Instructions to follow
Copy all lines below containing "that".
# The records start
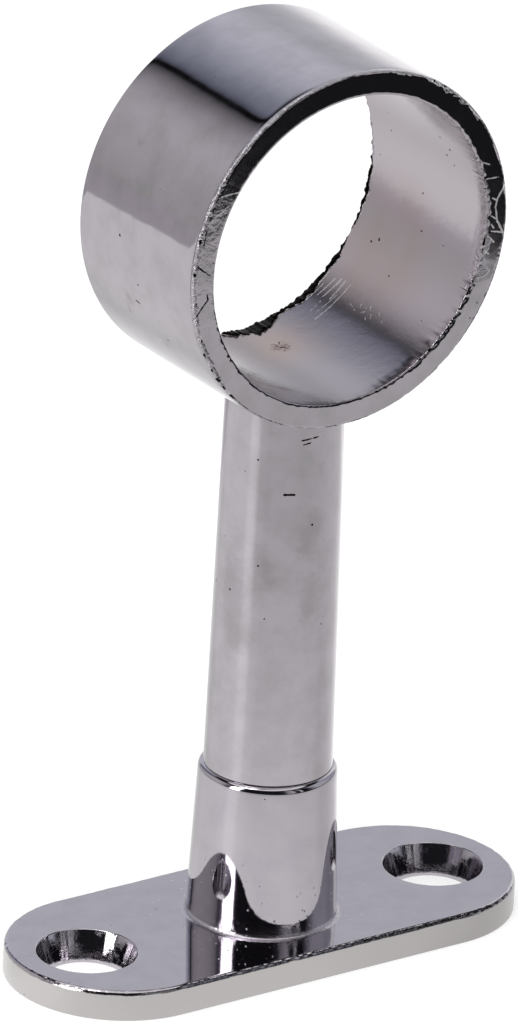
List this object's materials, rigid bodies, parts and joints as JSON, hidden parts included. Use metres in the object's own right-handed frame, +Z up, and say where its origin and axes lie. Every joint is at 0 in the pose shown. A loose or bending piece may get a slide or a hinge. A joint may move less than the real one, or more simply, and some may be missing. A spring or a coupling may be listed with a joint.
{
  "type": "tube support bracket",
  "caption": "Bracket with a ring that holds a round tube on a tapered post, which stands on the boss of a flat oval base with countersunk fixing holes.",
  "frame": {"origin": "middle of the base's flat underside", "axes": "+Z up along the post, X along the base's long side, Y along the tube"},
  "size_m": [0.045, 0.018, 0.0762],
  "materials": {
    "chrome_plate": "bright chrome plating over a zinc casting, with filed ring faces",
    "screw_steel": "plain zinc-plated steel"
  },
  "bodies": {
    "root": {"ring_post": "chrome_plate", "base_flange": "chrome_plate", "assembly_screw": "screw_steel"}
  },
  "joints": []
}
# The records end
# The records start
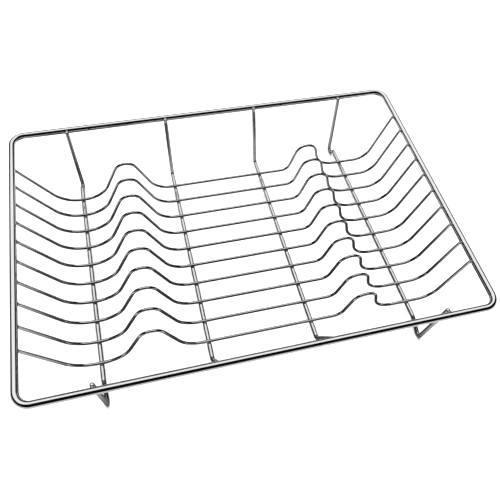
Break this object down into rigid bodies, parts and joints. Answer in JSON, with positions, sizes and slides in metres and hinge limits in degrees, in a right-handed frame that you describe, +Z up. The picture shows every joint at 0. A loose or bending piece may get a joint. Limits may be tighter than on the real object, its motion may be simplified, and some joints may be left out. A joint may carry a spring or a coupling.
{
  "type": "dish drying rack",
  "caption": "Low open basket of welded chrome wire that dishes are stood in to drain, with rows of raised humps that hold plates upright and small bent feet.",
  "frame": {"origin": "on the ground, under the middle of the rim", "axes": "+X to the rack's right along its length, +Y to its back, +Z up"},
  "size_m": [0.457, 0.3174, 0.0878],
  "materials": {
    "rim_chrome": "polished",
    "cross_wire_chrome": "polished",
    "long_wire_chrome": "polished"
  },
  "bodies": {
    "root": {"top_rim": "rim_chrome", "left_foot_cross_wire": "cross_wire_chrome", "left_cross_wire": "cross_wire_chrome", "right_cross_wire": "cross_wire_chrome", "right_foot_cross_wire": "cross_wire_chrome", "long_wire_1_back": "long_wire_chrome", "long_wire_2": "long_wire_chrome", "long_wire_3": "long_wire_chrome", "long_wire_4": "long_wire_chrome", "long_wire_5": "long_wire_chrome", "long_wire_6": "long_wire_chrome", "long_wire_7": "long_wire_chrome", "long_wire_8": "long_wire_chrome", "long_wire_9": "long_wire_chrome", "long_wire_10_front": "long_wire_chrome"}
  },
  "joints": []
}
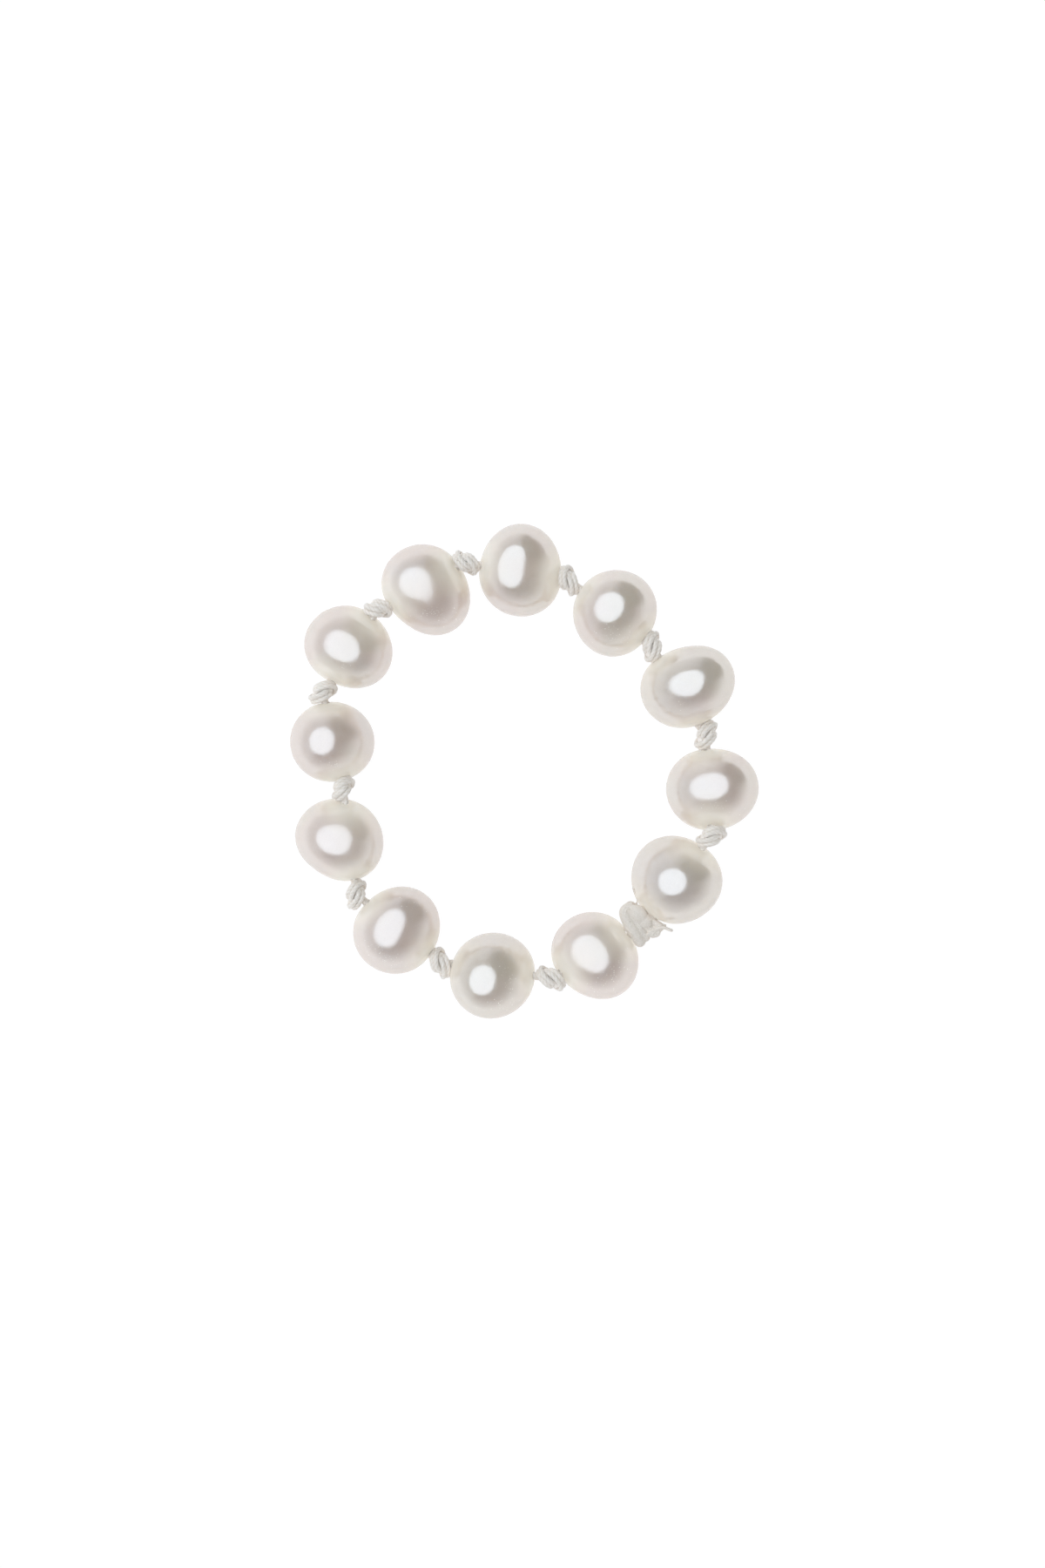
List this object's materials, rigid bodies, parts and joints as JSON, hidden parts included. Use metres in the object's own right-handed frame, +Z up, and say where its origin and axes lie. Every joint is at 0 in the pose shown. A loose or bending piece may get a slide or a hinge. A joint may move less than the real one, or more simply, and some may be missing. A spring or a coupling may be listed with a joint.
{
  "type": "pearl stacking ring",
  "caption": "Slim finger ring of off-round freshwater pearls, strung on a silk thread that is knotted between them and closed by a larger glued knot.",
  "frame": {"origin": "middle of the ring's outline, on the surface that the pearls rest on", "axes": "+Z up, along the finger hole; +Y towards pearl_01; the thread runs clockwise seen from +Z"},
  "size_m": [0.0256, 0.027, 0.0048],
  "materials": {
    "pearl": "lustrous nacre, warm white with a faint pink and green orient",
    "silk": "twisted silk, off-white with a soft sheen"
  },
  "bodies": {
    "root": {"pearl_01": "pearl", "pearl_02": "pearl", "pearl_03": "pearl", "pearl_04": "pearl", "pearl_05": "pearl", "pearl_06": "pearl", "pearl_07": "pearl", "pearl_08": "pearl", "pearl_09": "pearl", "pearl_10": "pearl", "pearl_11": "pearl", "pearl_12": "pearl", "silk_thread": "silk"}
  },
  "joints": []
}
# The records end
Result of the exercise
  "caption": "Bracket with a ring that holds a round tube on a tapered post, which stands on the boss of a flat oval base with countersunk fixing holes.",
Break this object down into rigid bodies, parts and joints. Answer in JSON, with positions, sizes and slides in metres and hinge limits in degrees, in a right-handed frame that you describe, +Z up. The picture shows every joint at 0. A loose or bending piece may get a joint. Limits may be tighter than on the real object, its motion may be simplified, and some joints may be left out. A joint may carry a spring or a coupling.
  "caption": "Low open basket of welded chrome wire that dishes are stood in to drain, with rows of raised humps that hold plates upright and small bent feet.",
  "caption": "Slim finger ring of off-round freshwater pearls, strung on a silk thread that is knotted between them and closed by a larger glued knot.",
  "frame": {"origin": "middle of the ring's outline, on the surface that the pearls rest on", "axes": "+Z up, along the finger hole; +Y towards pearl_01; the thread runs clockwise seen from +Z"},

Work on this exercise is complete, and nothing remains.